Date: Thu, 15 Jul 2010 14:17:42 -0400
Reply-To: Chang Chung <chang_y_chung@HOTMAIL.COM>
Sender: "SAS(r) Discussion" <SAS-L@LISTSERV.UGA.EDU>
From: Chang Chung <chang_y_chung@HOTMAIL.COM>
Subject: Re: parsing infile from web URL
On Thu, 15 Jul 2010 13:12:15 -0400, Miller, Jeremy T. (CDC/OID/NCPDCID)
>I'm creating some files from a web URL to create a relational DB. I'm
>creating a list of CBSA divisions, CBSA names, then a list of
>FIPS/FIPS_C/county_names that I could use.
>It's easy to cut off the top of a text document, with FIRSTOBS=, but,
>what is the best way to use for stopping the processing further down the
>text. For example, in the this URL, beginning on line 1959, there is a
>note that I do not want to process, so I would like to STOP there.
>Obviously, I could just download the file and strip the offending text
>both above and below to make this a non-issue, but I WANT to know how to
>do it the other way.
>filename source URL
>data msa_names (drop=flag:);
> infile source firstobs=12 truncover ;
> input flag1 $ 1 flag2 $ 25-26 CBSA 1-5 @;
> if flag1 = "*" then stop ;
> if flag2 ne " " ;
> @25 CBSA_nm $79. ;
>This "works," but you'll notice in the log a note for invalid data.
>Should I do some type of pre-parsing to stop the input before invalid
>data can come in?
>Again, I just don't want something that works, I would like to know the
>appropriate method to stop parsing INPUT if you know that only a certain
>portion of text has data WITHOUT altering the original text.
I rather think it is nicer to download the file once and work on it locally,
instead of bothering the remote server to send you the data over and over.

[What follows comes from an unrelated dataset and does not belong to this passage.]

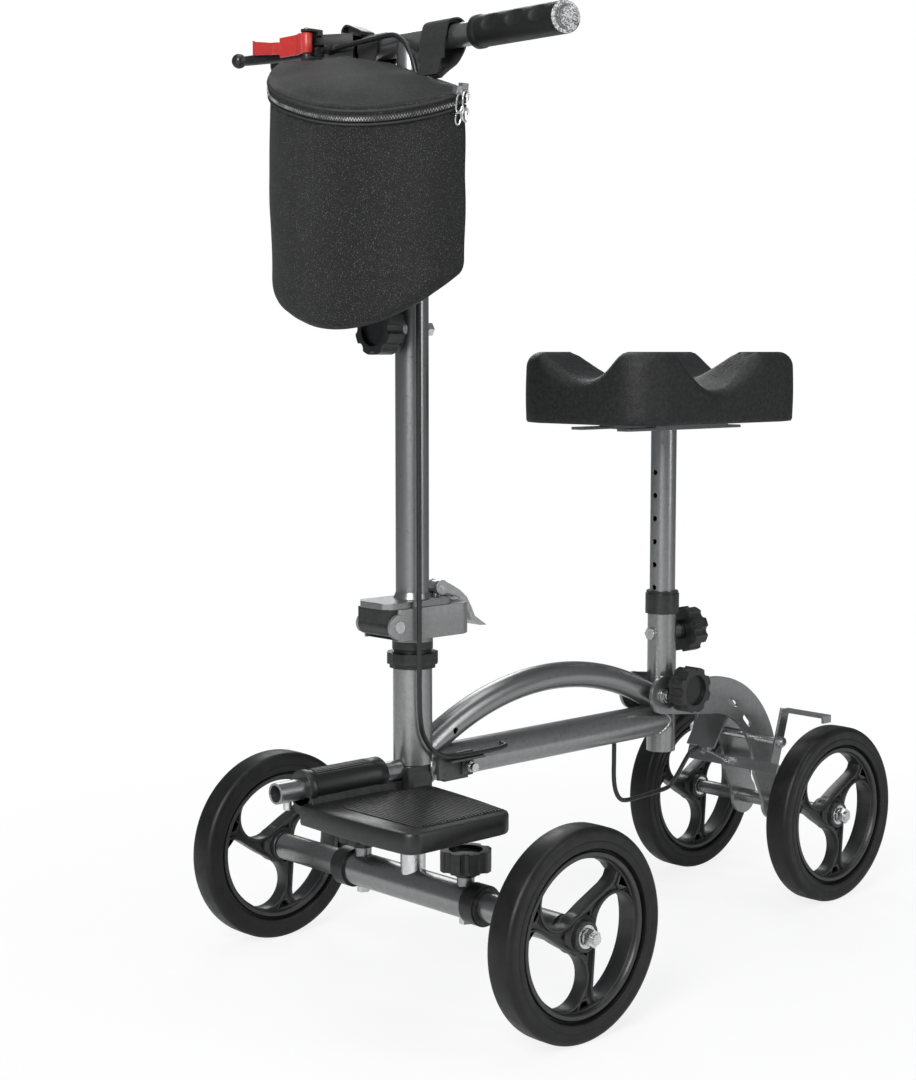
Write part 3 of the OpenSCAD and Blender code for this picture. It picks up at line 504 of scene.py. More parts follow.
def turn(points, a):
    """Points turned by a degrees about the origin."""
    c, s = math.cos(math.radians(a)), math.sin(math.radians(a))
    return [(x * c - y * s, x * s + y * c) for x, y in points]


def hub_mesh():
    """Hub with three raised comma-shaped openings, its rim and its boss, round the origin."""
    shape = Shape()
    holes = []
    for k in range(3):
        holes.append(turn(comma(0.3), 120 * k))
        holes.append(turn([(63, -3), (69.5, -7), (69.5, 7), (63, 3)], 120 * k + 34))
        holes.append(turn([(17.5, -5), (24, -1.5), (17.5, 3.5)], 120 * k + 178))
    add_prism(shape, arc(0, 0, 73, 0, 355, 71), 5, 0.6, TO_SIDE, holes)
    for k in range(3):
        add_prism(shape, turn(comma(2.8), 120 * k), 8.2, 0.9, TO_SIDE, [turn(comma(0), 120 * k)])
        add_prism(shape, turn([(60.5, -5), (71, -10), (71, 10), (60.5, 5)], 120 * k + 34), 7, 0.8,
                  TO_SIDE, [turn([(63, -3), (69.5, -7), (69.5, 7), (63, 3)], 120 * k + 34)])
    rim = [(-12.5, 72), (-12.5, 76.2), (-11, 77.2), (-10, 77.6), (-9.5, 80), (-8.5, 81.2),
           (8.5, 81.2), (9.5, 80), (10, 77.6), (11, 77.2), (12.5, 76.2), (12.5, 72.8),
           (11.5, 71.8), (8, 71.2), (7.5, 70.2), (-7.5, 70.2), (-8, 71.2), (-11.5, 71.8),
           (-12.5, 72.8)]
    shape.turned(rim + [rim[0]], Vector((0, 0, 0)), n=120)
    boss = [(-8.2, 11.1), (-14.2, 11.1), (-15, 11.8), (-15, 13.6), (-14, 14.6), (-8.5, 15),
            (-7, 17.5), (-5.5, 19.5), (5.5, 19.5), (7, 17.5), (8.5, 15), (14, 14.6), (15, 13.6),
            (15, 11.8), (14.2, 11.1), (8.2, 11.1), (8.2, 6), (-8.2, 6), (-8.2, 11.1)]
    shape.turned(boss, Vector((0, 0, 0)), n=72)
    return shape


def tyre_profile():
    """Section of the tyre as (along the axle, radius), in mm."""
    side = [(-14.4, 80.2), (-15.2, 82), (-15.2, 86.4), (-14.7, 87.2), (-15.1, 88.2), (-15, 93)]
    crown = arc(-8.8, 93.6, 6.3, 180, 100, 8) + [(0, WHEEL_R)]
    left = side + [(x, min(y, WHEEL_R)) for x, y in crown]
    right = [(-x, y) for x, y in left[::-1]][1:]
    return left + right + [left[0]]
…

On avoiding error messages, I think it is easier to read the fields into
character variables and then to convert it to numeric later. And take
advantage of the structure of the input file. In the file, the first three
columns are all in the fixed column, so use the same name and your select if
statement becomes more readable. HTH.
%let metroareas = http://www.census.gov/population/www/metroareas;
filename source url "&metroareas/lists/2008/List4.txt";
data cbsa(keep=cbsa name);
infile source firstobs=12 truncover;
input cbsa_ $ 1-5 div_ $ 9-13 fips_ $ 17-21 @;
if not missing(cbsa_) and missing(div_) and missing(fips_);
cbsa = input(cbsa_, 5.0);
input @25 name $79.;
keep cbsa name;
filename source clear;
/* check */
proc print data=cbsa;